Butetown Elders by Simon Campbell

Do you think that arts and culture in Wales represents the diversity of the citizens and communities you have worked with?

 Well I think if we look closely enough we will see people representing themselves in so many ways. I think representation is crucial and the diverse fabric of Wales has been actively engaged in places like Cardiff Story Museum and Glamorgan Archives. In my experience I am not convinced that the diversity is always reflected in the visual art world but again, it is about where we look, what is made visible and what inevitably becomes less visible. But I feel positive. I think there is good work happening, a lot of talent and room for alternative ways of engaging arts.

You frequently support workshop activity with members of the public, do you think this type of activity is important and why?
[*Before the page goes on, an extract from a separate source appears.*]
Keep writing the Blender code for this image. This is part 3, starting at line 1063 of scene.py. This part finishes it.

 Yes, I think workshops are important. As an artist working with the public opens you up to different people and conversations and experiences which as I mentioned earlier are crucial to art development and relevance. Also, I think one of the aims of art is that it is for everybody. It can challenge, inform, educate and really allow new and creative ways of seeing the everyday to emerge. Workshops are an opportunity to share art with different people and it also allows you to think about ways of making art-making/doing accessible and relevant to a diverse groupings

by John Briggs

What are the opportunities for those interested in carnival in Wales?
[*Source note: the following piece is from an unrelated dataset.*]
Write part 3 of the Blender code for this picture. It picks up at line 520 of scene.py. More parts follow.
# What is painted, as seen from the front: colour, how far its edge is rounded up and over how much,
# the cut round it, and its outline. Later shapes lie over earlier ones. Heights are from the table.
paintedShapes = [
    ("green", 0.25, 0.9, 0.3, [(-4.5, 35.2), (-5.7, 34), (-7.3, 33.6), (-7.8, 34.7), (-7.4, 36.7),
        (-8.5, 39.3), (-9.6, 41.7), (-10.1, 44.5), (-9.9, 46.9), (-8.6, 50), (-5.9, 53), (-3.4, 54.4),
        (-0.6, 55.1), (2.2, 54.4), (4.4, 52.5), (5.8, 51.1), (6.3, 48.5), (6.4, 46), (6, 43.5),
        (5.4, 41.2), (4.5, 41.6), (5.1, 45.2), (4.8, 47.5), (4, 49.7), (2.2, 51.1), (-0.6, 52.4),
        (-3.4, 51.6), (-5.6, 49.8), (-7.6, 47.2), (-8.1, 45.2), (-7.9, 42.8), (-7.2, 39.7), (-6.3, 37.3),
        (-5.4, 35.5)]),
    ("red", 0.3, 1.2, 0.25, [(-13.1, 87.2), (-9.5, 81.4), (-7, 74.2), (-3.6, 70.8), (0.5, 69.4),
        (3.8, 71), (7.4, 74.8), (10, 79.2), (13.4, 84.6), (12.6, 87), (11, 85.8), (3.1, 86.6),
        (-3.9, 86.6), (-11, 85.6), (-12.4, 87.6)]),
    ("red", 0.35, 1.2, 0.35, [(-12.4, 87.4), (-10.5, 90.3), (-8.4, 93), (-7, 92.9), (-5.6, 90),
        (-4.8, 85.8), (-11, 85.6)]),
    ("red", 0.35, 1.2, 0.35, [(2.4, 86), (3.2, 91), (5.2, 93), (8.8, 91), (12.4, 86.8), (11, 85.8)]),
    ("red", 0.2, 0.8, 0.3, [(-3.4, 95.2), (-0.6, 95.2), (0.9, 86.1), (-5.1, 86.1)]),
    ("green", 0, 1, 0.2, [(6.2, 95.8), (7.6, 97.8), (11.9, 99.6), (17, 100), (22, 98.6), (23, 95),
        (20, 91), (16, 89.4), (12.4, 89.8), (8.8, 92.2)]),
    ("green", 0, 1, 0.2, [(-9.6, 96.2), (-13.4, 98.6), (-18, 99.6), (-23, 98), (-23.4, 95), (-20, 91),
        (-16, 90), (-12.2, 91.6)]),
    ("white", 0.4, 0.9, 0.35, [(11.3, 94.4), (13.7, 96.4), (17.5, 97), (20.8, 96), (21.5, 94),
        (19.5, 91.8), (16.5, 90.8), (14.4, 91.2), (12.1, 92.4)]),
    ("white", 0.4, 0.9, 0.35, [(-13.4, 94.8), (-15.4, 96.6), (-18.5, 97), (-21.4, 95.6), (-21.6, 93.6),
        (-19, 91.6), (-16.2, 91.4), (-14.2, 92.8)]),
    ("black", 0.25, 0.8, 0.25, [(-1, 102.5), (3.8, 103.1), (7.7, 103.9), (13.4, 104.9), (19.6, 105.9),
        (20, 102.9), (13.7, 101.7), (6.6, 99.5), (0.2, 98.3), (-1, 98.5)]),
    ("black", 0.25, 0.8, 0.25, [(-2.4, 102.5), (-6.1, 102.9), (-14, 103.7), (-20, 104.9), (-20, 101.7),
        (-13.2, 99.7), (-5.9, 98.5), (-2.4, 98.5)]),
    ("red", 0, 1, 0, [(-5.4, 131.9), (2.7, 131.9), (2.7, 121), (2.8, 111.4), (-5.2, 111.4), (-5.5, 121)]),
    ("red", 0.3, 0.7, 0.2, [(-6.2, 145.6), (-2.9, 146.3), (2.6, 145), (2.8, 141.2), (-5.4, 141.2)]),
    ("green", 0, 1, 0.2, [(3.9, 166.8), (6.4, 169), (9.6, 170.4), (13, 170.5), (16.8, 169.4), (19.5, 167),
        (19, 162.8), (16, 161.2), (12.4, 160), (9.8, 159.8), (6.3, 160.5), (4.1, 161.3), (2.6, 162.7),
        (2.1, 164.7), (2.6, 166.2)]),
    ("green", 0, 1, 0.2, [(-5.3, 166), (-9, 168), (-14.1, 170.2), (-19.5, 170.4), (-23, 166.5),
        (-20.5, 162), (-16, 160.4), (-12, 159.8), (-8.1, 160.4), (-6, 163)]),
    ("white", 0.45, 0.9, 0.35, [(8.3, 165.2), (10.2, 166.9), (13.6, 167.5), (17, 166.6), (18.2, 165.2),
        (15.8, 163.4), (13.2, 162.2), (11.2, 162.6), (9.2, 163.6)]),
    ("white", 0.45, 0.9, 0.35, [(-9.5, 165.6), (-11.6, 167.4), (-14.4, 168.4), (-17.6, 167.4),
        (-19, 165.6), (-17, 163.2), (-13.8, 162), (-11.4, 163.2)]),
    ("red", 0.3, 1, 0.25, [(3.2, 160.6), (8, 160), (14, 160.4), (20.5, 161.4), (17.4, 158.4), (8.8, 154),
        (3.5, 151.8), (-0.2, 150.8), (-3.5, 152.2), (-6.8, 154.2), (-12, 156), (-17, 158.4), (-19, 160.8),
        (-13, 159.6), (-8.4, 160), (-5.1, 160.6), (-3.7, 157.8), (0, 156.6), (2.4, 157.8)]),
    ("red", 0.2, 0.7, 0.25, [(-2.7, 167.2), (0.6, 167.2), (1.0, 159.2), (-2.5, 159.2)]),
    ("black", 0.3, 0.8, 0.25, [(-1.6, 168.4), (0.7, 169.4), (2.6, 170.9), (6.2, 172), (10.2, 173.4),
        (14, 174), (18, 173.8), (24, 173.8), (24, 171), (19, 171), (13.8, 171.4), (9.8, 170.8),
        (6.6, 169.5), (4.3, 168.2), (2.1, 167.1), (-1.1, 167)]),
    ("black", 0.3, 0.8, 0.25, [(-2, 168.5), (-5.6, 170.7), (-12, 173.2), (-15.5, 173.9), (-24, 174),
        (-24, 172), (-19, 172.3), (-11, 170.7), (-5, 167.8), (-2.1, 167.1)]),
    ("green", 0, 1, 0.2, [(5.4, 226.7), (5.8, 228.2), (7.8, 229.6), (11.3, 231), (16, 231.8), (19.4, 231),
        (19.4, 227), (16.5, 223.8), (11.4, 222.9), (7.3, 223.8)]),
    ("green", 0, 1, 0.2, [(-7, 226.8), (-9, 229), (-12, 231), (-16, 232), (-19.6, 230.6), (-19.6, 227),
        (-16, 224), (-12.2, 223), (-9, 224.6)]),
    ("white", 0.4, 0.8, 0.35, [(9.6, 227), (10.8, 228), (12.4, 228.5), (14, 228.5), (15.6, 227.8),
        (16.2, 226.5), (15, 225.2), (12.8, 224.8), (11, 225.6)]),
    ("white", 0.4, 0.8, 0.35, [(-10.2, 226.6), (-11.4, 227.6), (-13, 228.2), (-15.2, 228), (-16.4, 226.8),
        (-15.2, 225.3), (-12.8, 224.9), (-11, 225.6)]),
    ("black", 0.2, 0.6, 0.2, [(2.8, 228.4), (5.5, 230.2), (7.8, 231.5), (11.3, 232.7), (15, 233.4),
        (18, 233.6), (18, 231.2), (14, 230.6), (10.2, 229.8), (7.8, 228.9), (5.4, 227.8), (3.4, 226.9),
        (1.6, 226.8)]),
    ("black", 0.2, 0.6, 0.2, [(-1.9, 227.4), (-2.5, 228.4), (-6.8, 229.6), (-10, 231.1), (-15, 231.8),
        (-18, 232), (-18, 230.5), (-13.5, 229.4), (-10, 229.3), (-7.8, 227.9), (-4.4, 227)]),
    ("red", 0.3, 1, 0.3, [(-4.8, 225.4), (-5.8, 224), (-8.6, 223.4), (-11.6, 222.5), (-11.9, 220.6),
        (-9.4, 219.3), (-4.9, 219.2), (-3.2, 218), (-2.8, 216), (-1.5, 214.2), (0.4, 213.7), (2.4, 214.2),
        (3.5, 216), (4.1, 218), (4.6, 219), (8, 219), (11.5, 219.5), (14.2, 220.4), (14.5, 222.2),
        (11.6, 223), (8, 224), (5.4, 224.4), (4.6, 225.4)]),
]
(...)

Carnival is huge! There is room for everybody. First there is the question of what aspect of Carnival interests you. I know the performance department at the Atrium are starting to actively use carnival as part of their teaching. Any formal art – music, costume and set design, painting, sculpture, dance can lend itself to Carnival. The main ingredient especially with performance is not the qualification but the desire and passion to want to do it. We have the Butetown Carnival on the bank holiday weekend in August. It is a great opportunity to create and explore the potential of a Carnival in Wales. Those interested can contact Keith Murrell founder of BACA (Butetown Arts and Culture Association) at the Butetown Community Centre.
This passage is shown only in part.